NTSB investigators may not have traveled in support of this investigation and used data provided by various sources to prepare this aircraft accident report.

The helicopter was in cruise flight approximately 600 feet agl (above ground level) when it experienced "moderate to heavy" vibration. The pilot said he knew the tail rotor had failed because the anti-torque pedals would go to the floor with no effect. He also knew the tail rotor had failed when he attempted to make a run-on landing. As they got nearer to the ground, the check pilot "got on the controls" and would not relinquish them. The check pilot pulled back on the cyclic and slowed the helicopter, which immediately started "spinning violently to the right." The pilot-in-command "slammed the collective down" in an attempt to hit the ground hard and turn the helicopter over and stop it from spinning.

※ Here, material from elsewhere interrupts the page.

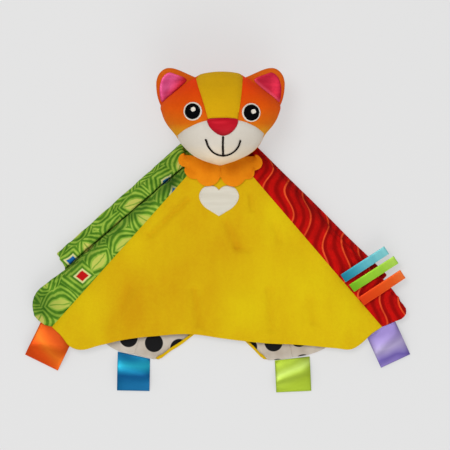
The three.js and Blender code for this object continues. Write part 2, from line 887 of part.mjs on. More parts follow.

He tried to roll off the throttle (which is the proper procedure for loss of tail rotor thrust in accordance with the Pilot Operating Handbook), but the check pilot was on the controls and he could not override him. The pilot-in-command turned off the main fuel control in an attempt to shut down the engine and stop the helicopter from spinning. The helicopter impacted terrain and rolled over on its side. Examination of the helicopter revealed both tail rotor blades were missing. The 90-degree gearbox was still attached and the tail rotor drive shaft showed no damage. Despite an extensive search, the tail rotor blades were not recovered. No other anomalies were found.

The National Transportation Safety Board determines the probable cause(s) of this accident to be:

the in-flight failure and separation of both tail rotor blades. Contributing factors in this accident were the check pilot interferring with the controls and his failure to relinquish control to the pilot-in-command.